• ROWS:
·····

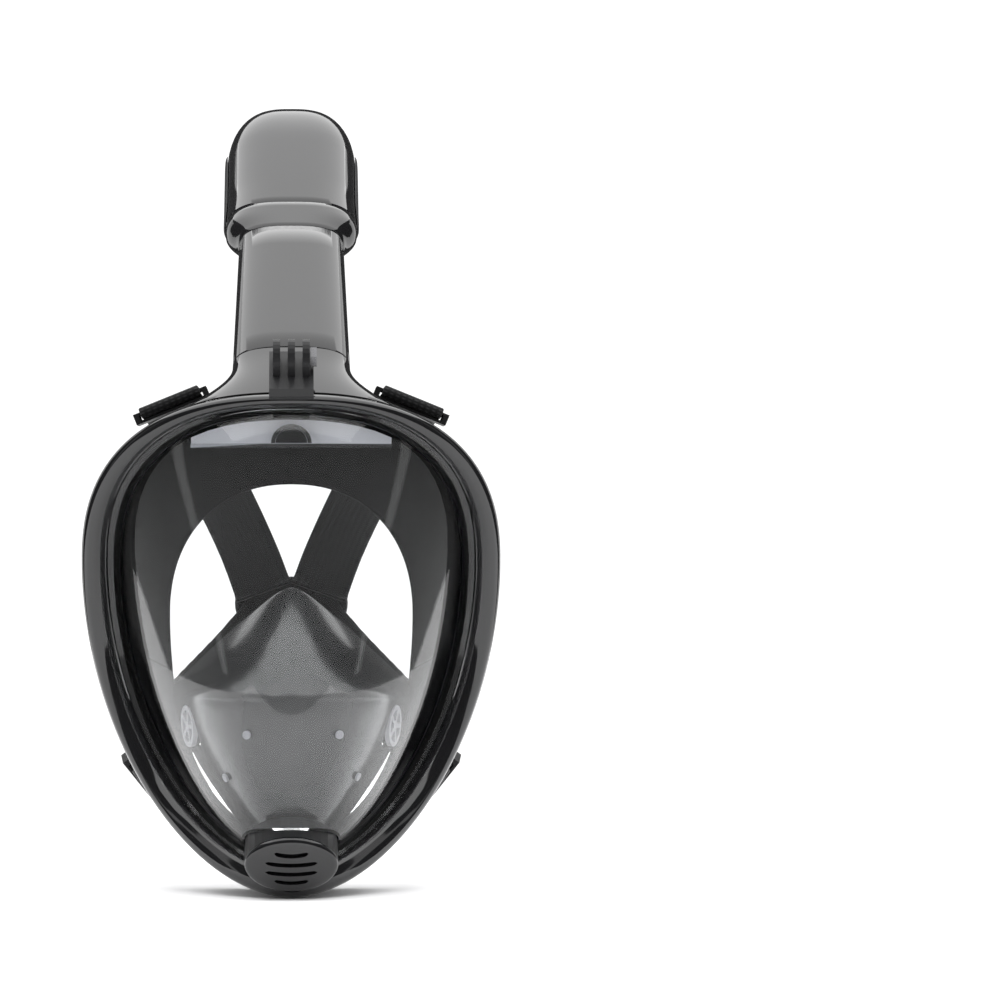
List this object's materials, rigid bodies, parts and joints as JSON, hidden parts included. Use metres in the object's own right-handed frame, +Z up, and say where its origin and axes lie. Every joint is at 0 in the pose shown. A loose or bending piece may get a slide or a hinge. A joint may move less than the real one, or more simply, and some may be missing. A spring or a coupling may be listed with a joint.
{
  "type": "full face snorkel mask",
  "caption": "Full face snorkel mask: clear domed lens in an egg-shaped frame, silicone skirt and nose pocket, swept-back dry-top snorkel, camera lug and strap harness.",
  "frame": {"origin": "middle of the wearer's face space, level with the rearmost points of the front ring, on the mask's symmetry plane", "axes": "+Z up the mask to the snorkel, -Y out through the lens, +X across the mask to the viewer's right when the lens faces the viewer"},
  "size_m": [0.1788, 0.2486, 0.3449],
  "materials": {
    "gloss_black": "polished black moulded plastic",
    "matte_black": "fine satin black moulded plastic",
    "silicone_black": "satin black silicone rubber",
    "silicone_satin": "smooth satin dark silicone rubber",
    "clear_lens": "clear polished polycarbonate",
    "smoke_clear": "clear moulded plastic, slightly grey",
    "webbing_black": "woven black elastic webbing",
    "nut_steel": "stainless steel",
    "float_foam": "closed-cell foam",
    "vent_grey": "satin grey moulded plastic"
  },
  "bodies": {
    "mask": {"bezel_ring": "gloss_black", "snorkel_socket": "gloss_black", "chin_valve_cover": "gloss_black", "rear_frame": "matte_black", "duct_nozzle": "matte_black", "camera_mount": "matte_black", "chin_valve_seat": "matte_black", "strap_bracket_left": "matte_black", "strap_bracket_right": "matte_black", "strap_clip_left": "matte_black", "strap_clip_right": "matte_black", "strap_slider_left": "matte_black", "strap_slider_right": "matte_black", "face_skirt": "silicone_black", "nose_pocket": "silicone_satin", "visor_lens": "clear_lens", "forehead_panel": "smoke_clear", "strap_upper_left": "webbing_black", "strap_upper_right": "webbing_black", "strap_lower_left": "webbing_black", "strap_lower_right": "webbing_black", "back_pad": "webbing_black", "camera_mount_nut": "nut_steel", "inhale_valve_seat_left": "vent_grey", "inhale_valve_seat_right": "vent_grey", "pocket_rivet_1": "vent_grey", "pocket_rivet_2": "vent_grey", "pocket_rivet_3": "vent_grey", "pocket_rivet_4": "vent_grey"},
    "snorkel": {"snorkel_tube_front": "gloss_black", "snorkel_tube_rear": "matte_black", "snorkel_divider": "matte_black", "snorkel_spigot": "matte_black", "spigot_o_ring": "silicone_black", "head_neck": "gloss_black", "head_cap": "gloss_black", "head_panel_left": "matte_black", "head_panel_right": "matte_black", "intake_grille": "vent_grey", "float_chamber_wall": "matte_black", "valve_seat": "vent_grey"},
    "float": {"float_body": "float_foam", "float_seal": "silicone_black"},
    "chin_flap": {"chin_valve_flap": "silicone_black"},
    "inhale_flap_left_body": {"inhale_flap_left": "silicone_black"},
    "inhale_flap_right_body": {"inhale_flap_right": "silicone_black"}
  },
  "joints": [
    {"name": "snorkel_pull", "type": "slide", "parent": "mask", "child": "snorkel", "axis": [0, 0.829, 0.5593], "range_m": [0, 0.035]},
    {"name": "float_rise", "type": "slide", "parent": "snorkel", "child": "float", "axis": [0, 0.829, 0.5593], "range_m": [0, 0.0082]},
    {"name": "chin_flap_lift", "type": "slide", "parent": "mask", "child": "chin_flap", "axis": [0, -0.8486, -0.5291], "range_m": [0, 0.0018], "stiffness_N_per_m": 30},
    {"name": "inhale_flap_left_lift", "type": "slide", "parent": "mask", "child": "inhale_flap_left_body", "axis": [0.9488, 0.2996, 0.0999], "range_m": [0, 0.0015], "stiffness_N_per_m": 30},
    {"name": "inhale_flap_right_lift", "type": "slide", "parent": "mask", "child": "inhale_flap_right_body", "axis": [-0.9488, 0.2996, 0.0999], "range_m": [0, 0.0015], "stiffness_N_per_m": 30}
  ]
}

·····

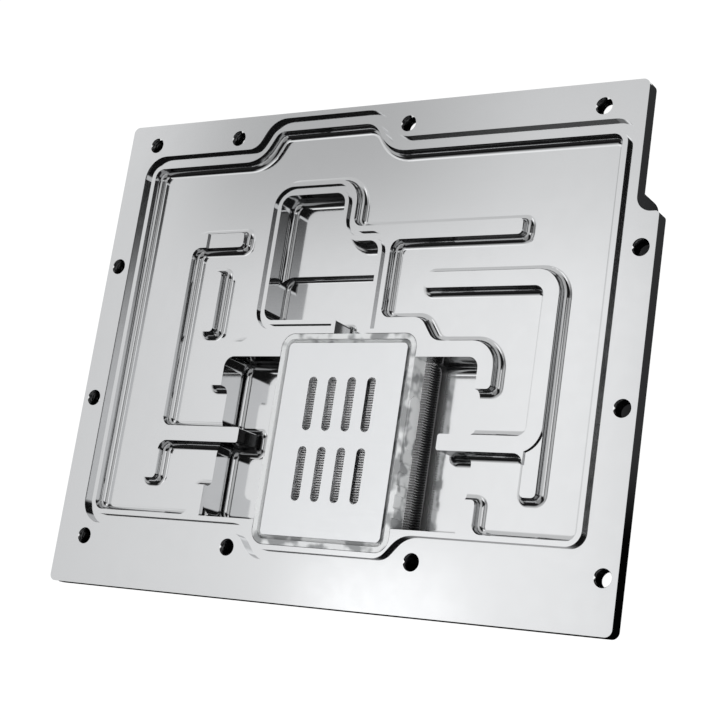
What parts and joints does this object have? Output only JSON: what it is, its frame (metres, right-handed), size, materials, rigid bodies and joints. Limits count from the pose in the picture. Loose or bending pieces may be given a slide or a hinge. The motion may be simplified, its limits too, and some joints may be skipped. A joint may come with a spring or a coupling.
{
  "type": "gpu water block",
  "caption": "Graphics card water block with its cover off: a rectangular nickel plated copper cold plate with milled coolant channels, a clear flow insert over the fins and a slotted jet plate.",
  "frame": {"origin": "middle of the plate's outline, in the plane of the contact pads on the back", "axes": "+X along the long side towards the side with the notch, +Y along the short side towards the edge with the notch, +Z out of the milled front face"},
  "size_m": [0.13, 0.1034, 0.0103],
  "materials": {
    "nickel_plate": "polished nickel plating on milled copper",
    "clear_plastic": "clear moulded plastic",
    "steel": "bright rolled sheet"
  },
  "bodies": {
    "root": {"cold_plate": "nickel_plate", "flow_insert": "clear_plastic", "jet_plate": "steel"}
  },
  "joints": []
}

·····

Pick out lines containing the word "rigid", each one as written.

List this object's materials, rigid bodies, parts and joints as JSON, hidden parts included. Use metres in the object's own right-handed frame, +Z up, and say where its origin and axes lie. Every joint is at 0 in the pose shown. A loose or bending piece may get a slide or a hinge. A joint may move less than the real one, or more simply, and some may be missing. A spring or a coupling may be listed with a joint.
What parts and joints does this object have? Output only JSON: what it is, its frame (metres, right-handed), size, materials, rigid bodies and joints. Limits count from the pose in the picture. Loose or bending pieces may be given a slide or a hinge. The motion may be simplified, its limits too, and some joints may be skipped. A joint may come with a spring or a coupling.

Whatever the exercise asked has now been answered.